--- START Provided data ---
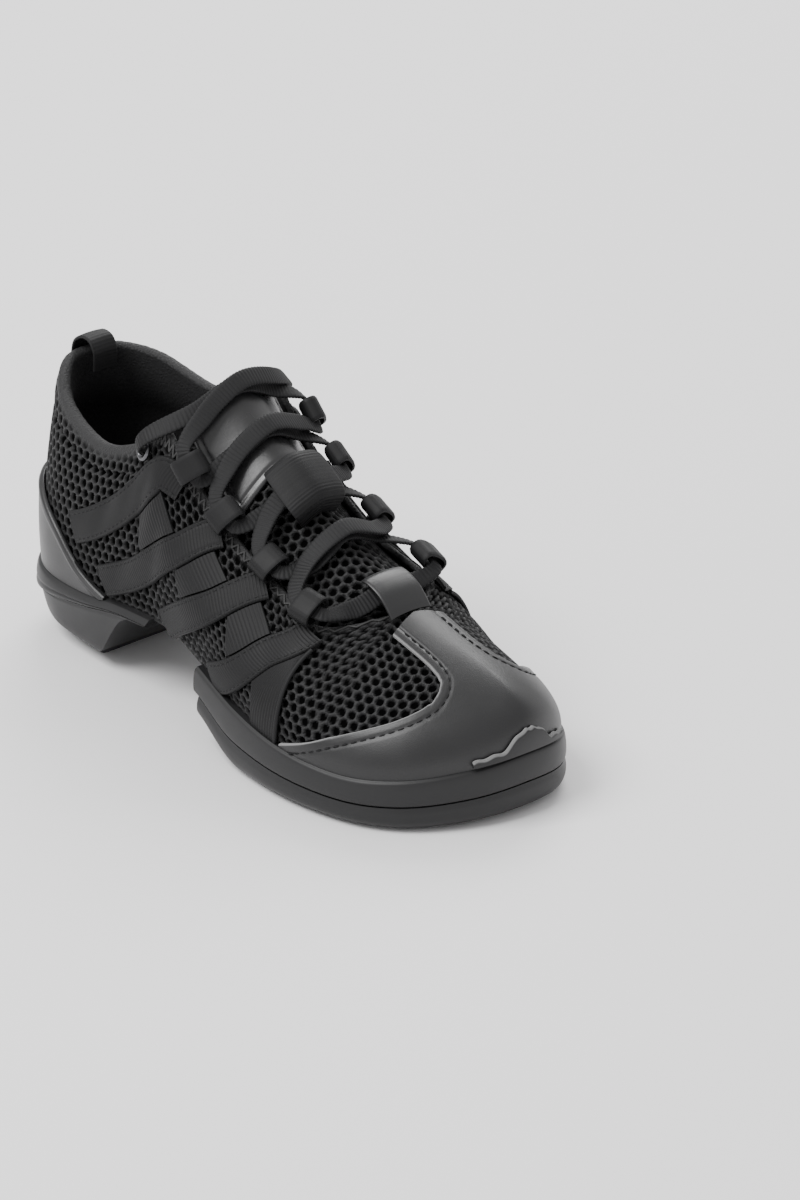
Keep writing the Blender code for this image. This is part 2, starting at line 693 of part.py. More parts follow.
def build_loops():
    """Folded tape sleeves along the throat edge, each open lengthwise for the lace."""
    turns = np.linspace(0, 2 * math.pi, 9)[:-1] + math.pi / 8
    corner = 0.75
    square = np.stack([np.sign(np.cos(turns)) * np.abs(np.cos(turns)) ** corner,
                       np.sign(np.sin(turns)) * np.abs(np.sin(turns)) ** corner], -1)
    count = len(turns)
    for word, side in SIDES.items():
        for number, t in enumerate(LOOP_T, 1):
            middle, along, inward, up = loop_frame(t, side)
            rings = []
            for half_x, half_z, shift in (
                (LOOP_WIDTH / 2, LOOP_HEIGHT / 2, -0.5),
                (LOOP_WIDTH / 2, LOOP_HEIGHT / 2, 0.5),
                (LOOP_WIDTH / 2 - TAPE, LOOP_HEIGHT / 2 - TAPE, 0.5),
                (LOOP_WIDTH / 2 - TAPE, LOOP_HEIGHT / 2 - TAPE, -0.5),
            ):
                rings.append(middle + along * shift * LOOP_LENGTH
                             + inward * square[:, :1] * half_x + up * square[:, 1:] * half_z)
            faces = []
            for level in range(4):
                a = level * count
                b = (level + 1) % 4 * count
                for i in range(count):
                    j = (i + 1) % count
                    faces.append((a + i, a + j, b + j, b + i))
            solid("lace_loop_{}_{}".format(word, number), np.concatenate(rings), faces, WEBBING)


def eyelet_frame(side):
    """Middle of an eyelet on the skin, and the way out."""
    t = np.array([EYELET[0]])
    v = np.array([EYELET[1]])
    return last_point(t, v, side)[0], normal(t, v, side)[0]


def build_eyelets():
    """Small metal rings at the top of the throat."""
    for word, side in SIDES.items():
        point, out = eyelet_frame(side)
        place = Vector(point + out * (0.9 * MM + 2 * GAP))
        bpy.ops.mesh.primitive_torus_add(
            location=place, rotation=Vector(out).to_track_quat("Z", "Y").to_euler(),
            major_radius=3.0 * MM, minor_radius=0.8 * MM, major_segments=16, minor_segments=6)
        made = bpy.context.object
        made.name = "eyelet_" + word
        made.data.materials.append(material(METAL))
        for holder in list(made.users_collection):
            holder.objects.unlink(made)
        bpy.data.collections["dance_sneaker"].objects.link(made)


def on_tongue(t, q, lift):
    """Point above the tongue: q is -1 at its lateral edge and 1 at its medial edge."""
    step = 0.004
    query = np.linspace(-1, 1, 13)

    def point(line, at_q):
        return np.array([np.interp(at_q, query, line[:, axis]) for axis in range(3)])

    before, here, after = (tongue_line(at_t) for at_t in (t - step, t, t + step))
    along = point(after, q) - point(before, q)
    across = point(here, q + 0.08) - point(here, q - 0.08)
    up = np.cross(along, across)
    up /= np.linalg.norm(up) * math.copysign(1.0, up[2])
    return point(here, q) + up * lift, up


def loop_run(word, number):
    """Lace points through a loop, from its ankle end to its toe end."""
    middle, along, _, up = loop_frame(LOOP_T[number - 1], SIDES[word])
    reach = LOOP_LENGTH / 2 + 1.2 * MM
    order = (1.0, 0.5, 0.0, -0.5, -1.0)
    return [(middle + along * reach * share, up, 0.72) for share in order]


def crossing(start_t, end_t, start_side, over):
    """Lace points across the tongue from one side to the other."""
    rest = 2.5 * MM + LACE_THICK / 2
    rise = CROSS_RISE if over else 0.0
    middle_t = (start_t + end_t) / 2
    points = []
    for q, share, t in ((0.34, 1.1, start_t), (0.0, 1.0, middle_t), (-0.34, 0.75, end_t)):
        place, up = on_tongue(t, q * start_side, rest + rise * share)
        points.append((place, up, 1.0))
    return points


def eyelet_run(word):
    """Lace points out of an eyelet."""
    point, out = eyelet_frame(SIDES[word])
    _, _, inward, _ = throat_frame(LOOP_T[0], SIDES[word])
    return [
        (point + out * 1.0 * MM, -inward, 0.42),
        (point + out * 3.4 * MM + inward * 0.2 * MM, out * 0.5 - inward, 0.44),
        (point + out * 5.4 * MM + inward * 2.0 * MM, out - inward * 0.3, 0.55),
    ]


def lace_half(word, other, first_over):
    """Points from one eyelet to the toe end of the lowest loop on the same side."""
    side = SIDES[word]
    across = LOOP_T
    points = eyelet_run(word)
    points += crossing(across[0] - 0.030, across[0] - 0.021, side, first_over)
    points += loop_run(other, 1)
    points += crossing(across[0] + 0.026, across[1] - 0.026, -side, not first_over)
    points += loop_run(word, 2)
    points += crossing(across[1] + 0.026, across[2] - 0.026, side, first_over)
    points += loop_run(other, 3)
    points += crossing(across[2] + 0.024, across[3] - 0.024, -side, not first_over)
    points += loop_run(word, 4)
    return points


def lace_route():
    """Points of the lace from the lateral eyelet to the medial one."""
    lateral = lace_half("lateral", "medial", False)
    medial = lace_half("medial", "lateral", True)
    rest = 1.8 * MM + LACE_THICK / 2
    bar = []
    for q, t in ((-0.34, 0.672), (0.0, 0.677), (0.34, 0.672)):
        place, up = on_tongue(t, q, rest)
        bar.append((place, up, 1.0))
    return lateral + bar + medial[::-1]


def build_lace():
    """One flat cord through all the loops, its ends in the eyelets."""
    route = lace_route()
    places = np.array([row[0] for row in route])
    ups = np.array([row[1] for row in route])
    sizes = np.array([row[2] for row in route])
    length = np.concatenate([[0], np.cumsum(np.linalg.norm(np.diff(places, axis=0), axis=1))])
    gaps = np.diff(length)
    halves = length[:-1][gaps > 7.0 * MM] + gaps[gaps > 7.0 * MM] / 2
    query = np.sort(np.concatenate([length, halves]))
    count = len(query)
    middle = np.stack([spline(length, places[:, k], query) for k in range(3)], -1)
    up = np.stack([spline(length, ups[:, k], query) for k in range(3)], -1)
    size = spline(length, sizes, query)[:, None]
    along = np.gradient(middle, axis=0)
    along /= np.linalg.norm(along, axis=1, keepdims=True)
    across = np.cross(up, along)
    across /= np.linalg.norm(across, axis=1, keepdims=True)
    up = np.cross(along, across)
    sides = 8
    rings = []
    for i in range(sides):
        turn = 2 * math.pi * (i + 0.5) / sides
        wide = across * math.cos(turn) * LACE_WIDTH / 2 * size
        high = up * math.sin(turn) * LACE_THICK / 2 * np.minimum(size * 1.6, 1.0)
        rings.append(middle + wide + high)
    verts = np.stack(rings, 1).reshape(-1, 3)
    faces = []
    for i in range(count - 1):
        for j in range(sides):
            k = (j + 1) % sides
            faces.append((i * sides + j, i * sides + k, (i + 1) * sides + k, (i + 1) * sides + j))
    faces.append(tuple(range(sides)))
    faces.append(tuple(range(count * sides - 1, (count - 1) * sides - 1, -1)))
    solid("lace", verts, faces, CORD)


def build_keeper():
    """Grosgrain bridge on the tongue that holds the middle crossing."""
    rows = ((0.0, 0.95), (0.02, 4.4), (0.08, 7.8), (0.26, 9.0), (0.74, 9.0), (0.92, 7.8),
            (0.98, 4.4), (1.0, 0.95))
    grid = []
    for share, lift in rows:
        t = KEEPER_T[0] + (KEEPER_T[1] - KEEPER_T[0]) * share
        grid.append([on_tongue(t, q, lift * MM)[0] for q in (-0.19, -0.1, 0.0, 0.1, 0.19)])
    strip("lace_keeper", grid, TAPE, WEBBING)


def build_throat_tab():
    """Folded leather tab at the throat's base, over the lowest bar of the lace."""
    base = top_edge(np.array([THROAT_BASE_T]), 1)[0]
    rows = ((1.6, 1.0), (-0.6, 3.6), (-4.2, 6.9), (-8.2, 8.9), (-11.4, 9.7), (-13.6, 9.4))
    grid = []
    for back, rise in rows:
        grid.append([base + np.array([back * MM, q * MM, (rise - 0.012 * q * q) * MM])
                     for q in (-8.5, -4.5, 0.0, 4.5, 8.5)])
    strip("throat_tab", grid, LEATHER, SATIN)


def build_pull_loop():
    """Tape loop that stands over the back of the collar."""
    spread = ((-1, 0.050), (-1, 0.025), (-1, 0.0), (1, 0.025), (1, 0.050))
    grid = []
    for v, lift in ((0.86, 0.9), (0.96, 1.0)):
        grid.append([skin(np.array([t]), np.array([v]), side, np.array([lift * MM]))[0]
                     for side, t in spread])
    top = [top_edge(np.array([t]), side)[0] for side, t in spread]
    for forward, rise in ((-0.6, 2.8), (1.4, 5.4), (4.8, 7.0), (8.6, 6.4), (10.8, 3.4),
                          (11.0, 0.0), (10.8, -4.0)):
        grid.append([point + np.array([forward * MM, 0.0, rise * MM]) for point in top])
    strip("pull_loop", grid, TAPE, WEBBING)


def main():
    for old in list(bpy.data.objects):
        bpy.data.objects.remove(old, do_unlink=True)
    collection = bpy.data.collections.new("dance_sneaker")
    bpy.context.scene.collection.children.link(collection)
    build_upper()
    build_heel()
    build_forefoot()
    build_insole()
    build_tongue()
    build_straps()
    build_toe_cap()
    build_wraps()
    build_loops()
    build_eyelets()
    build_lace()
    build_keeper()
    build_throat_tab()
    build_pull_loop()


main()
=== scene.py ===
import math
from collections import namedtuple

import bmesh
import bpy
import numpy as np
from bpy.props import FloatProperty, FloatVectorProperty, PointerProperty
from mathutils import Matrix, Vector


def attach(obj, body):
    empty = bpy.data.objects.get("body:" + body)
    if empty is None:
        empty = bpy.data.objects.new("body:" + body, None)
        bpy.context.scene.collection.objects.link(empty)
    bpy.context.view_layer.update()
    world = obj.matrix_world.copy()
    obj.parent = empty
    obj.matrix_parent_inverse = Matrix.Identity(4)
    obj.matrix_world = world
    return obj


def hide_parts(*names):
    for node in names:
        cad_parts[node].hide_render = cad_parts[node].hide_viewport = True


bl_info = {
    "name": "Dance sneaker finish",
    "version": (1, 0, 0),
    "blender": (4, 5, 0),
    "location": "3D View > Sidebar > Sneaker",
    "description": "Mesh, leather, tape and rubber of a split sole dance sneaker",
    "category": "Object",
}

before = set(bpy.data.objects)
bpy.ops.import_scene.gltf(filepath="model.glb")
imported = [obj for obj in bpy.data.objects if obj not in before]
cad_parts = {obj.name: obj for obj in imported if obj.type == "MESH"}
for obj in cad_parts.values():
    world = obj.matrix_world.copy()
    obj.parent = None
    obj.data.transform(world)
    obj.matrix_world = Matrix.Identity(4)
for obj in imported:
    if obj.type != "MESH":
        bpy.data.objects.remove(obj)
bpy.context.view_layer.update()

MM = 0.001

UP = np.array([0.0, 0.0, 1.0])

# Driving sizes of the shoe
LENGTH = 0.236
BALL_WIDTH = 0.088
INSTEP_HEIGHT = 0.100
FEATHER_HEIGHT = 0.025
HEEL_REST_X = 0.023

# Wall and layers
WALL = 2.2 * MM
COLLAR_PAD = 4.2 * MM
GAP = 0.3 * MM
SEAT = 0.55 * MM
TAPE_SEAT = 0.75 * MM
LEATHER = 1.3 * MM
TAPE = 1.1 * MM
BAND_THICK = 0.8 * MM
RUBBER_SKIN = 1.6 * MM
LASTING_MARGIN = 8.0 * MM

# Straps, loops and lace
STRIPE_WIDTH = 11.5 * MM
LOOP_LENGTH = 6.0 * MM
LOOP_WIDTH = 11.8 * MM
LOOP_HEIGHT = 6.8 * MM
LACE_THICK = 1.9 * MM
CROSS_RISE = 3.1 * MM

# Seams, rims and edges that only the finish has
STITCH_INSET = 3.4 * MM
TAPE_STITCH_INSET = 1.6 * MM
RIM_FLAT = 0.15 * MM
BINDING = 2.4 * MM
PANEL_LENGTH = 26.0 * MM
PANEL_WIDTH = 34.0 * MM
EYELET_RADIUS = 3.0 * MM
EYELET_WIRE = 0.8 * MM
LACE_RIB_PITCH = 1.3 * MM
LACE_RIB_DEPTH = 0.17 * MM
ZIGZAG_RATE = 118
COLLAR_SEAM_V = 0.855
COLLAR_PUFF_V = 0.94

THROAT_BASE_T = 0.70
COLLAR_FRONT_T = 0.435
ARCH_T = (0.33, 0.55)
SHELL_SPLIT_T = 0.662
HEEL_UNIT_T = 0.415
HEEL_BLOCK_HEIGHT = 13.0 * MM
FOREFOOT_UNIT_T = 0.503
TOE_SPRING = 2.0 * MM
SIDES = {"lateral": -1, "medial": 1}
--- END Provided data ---
### Exercise goal
Your task is to collect every line above that contains the word "empty".

### Response
    empty = bpy.data.objects.get("body:" + body)
    if empty is None:
        empty = bpy.data.objects.new("body:" + body, None)
        bpy.context.scene.collection.objects.link(empty)
    obj.parent = empty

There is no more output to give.